De todo esto hay que sacar una enseñanza para el futuro cercano. Si todo sigue así, no deberíamos extrañarnos si dentro de unos años, conocemos a algún Messi García, una Ladygagá Rodríguez, un Davibisbal Fernández, a Belenesteban Gómez, o incluso a una Leirepajín López.

Y todavía hay quien dice que estoy en el aire...

lunes, 22 de marzo de 2010

Mi nombre

Algo sucedió en 1984. Mis padres me regalaron mi primer ordenador. Me debatía entre invertir mis ahorros de 10000 ptas en una bicicleta de carreras o un ordenador. Fue una de mis primeras decisiones importantes en la vida. Mis padres me financiaron la diferencia. Con la excusa de que serviría para mejorar mi inglés, se dejaron convencer. El Spectrum, tan mágico entonces y tan obsoleto hoy día, pasó a ocupar mis tardes de viernes y fines de semana. Cada juego tardaba diez minutos en cargarse, pero no importaba. La espera siempre merecía la pena. En casa se reunían vecinos, primos, que contemplaban maravillados el inicio de una nueva era. Se habían acabado los juegos de palitos de Atari y los juegos reunidos Geyper. Aparecía una pequeña máquina de color negro con unos gráficos limitados a los que le añadíamos nuestra imaginación infinita. Su memoria era tan precaria, que tenía la misma capacidad que la que ocupa la imagen que ilustra estas palabras (48k). Si lograbas una puntuación elevada, te dejaba introducir tu nombre.
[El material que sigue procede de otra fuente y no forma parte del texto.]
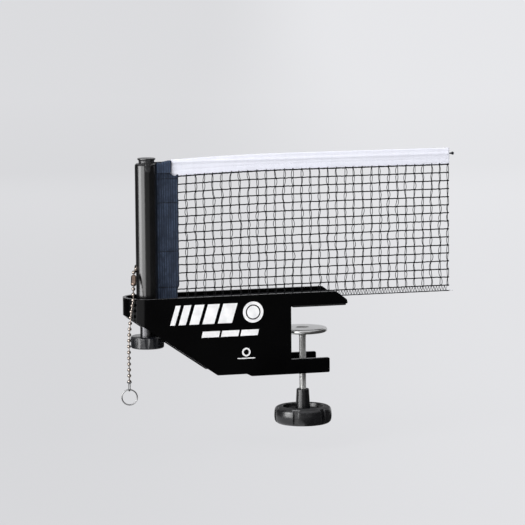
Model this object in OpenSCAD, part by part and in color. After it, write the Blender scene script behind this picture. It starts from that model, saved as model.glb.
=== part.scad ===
// Table tennis net clamp with its post, height screw, tension chain and the near end of the net.
// Millimetres. The origin is on the clamp screw's axis, in the plane of the table's top face,
// +X runs along the net towards the middle of the table, +Z is up.

/* [Clamp jaw] */
// From the table edge in to the screw axis
screw_to_edge = 19; // [14:1:24]
// From the table edge to the tip of the upper jaw
jaw_reach = 59.5; // [52:0.5:75]
// Length of the jaw's level top edge past the table edge
jaw_top_len = 47; // [38:1:50]
// Height of the slanted jaw tip where it turns down
jaw_tip_h = 5.8; // [4:0.2:8]
// Height of the throat, from the table's top face to the lower arm
throat_h = 52; // [44:1:60]
// From the table edge to the end of the lower arm
arm_reach = 40; // [34:1:48]
// Depth of the lower arm
arm_h = 15; // [12:1:20]
// Thickness of the rubber jaw pad
pad_t = 1.5; // [1:0.25:3]
// Thickness of the plate that joins the two cheeks in the upper jaw
jaw_plate_t = 2.5; // [2:0.1:3]

/* [Bracket] */
// Thickness of the folded sheet
sheet_t = 3; // [2:0.5:4]
// Width over the two cheeks
bracket_w = 48; // [44:1:56]
// Height of the cheeks' top edge above the table
rim_h = 14.5; // [12:0.5:20]
// From the table edge out to the post's axis
post_to_edge = 142; // [132:1:150]
// From the table edge out to the corner where the slanted edge starts
heel_to_edge = 76.5; // [68:0.5:84]
// Rise of the outer part of the bottom edge
step_h = 2.5; // [1:0.5:5]
// From the table edge out to that step
step_to_edge = 41.5; // [32:0.5:50]
// Angle of the slanted edge below the horizontal
slant_a = 34.5; // [30:0.5:38]

/* [Clamp screw] */
// Diameter of the screw
screw_d = 7.2; // [6:0.2:8]
// Across flats of the welded nut
nut_af = 13; // [11:0.5:15]
// Height of the welded nut
nut_h = 6; // [4:0.5:8]
// Diameter of the pressure disc
disc_d = 50; // [40:1:52]
// Thickness of the pressure disc at its rolled rim
disc_t = 4.6; // [4:0.2:6]
// Depth of the disc's top face below the table's top face, as drawn
disc_drop = 23.5; // [20:0.5:26]
// From the table's top face down to the top of the knob's hub, as drawn
hub_drop = 86; // [84:1:95]

/* [Star knob] */
// Diameter over the lobes
star_d = 58.4; // [50:0.4:64]
// Height of the lobes
star_h = 17.4; // [14:0.2:22]
// Number of lobes
star_lobes = 6; // [5:1:8]
// Length of the hub above the lobes
star_hub_h = 17.4; // [12:0.2:22]
// Diameter of the hub at its top
star_hub_d = 12.6; // [11:0.2:15]
// Diameter of the recess round the hub
star_recess_d = 41.4; // [36:0.2:44]
// Width of the channel between two lobes
channel_w = 5; // [3:0.5:8]
// Depth of the channel between two lobes
channel_depth = 3; // [1.5:0.25:4]

/* [Post] */
// Diameter of the post
post_d = 21; // [19:0.5:22]
// Wall of the post
post_wall = 1.5; // [1:0.25:2]
// From the net's top edge down to the top of the post
post_drop = 5.5; // [5:0.5:8]
// Height of the post's foot above the table
post_foot = 0.2; // [0:0.1:2]
// Width of the slot that the net sleeve slides into
slot_w = 2.4; // [2:0.2:4]
// Height of the chain's exit hole
chain_exit_h = 42.6; // [40:0.2:50]
// Height of the cap above the post
cap_h = 5; // [4:0.5:8]
// Diameter of the cap's lip
cap_d = 18; // [16:0.5:20]
// Width of the cap's thumb tab
tab_w = 5.4; // [4:0.2:8]
// Length of the tab below the post's top
tab_len = 8.6; // [6:0.2:12]

/* [Height screw] */
// Diameter of the spindle below the bracket
spindle_d = 14; // [12:0.5:15]
// Diameter of the spindle's thread inside the post
spindle_thread_d = 10; // [8:0.5:11]
// Diameter of the height knob
height_knob_d = 34; // [28:0.4:38]
// Height of the height knob
height_knob_h = 12; // [9:0.2:14]
// From the table's top face down to the top of the height knob
height_knob_drop = 24.6; // [22:0.2:34]

/* [Net] */
// Height of the net's top edge above the table, at the table's edge line
net_h = 152.5; // [150:0.5:154]
// From the screw axis to the free edge of this length of net
net_reach = 157; // [120:1:200]
// Height of the net's lower edge above the table
net_gap = 6.3; // [6.3:0.1:8]
// Height of the white tape
tape_h = 16; // [13:0.5:18]
// Drop of the tape's top edge at the post
tape_dip = 2.8; // [0:0.2:4]
// Thickness of the tape
tape_t = 1.4; // [1:0.1:2]
// Diameter of the tension cord
cord_d = 1.8; // [1.4:0.1:2]
// Width of the sleeve between the post and the mesh
sleeve_w = 22.2; // [18:0.2:26]
// Height of the hem
hem_h = 6.1; // [5:0.1:8]
// Meshes along the net
mesh_cols = 25; // [12:1:25]
// Meshes up the net
mesh_rows = 12; // [8:1:12]
// Thickness of the thread
thread_d = 0.9; // [0.7:0.1:1.4]

/* [Chain] */
// Diameter of a bead
bead_d = 3.8; // [3.4:0.1:4]
// Distance from bead to bead
bead_pitch = 5.8; // [5.4:0.1:6.4]
// Outer diameter of the pull ring
ring_d = 16.4; // [14:0.4:24]
// Diameter of the ring's wire
ring_wire = 1.3; // [1:0.1:2]

/* [Hidden] */
$fn = 48;

fit = 0.05;          // radial clearance of a shaft in its hole
slip = 0.3;          // gap between pieces that move past each other
eps = 0.01;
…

Sólo siete dígitos para encumbrarte en el lábil y fugaz Salón de la Fama, que volvía a borrarse cuando tenías que apagarlo, recoger todo y guardarlo hasta el fin de semana siguiente, en su caja. Ahí surgió mi nombre cibernético, casi de casualidad, y en merecido homenaje, cuando apareció el PC, internet y los correos electrónicos, ya sabía cuál iba a ser mi nombre.